CHRISTOPHER L. BROWN,
Defendant-Appellant
Appeals from the United States District Court
for the Middle District of Louisiana
USDC No. 3:13-CR-146-1
Before PRADO, OWEN, and GRAVES, Circuit Judges.
PER CURIAM: *
Christopher L. Brown pleaded guilty to conspiracy to possess with intent
to distribute five kilograms or more of cocaine, see 21 U.S.C. § 846; possession
of firearms in furtherance of a drug trafficking crime, see 18 U.S.C.
§ 924(c)(1)(A); and possession of a firearm by a convicted felon, see U.S.C.

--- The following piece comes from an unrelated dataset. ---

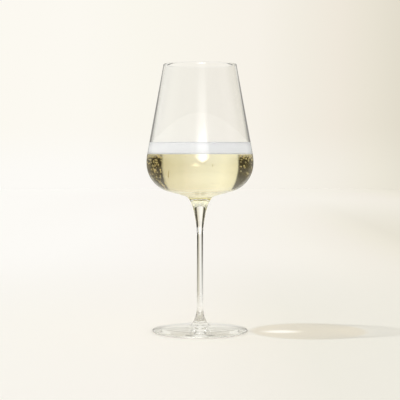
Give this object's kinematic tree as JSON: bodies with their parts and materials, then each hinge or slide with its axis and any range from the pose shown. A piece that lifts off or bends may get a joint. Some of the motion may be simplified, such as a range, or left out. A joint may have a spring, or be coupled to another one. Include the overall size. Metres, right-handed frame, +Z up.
{
  "type": "wine glass",
  "caption": "Stemmed white-wine glass with a slender drawn stem and a wide thin foot, filled to the belly with pale sparkling wine under a collar of froth.",
  "frame": {"origin": "on the table, at the middle of the foot's underside", "axes": "+Z up along the glass's axis, from the foot to the rim; +X and +Y are any two directions across it"},
  "size_m": [0.0892, 0.0892, 0.223],
  "materials": {
    "clear_glass": "polished",
    "white_wine": "polished",
    "froth": "matte"
  },
  "bodies": {
    "glass": {"bowl": "clear_glass", "stem": "clear_glass", "foot": "clear_glass"},
    "contents": {"wine": "white_wine", "froth": "froth"}
  },
  "joints": [
    {"name": "wine_swirl", "type": "hinge", "parent": "glass", "child": "contents", "pos_m": [0, 0, 0.141], "axis": [0, 0, 1], "continuous": true}
  ]
}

§ 922(g)(1). The convictions arose from a sting operation involving a putative
robbery of a fictitious stash house. Brown appeals his 270-month cumulative
* Pursuant to 5TH CIR. R. 47.5, the court has determined that this opinion should not
be published and is not precedent except under the limited circumstances set forth in 5TH
CIR. R. 47.5.4.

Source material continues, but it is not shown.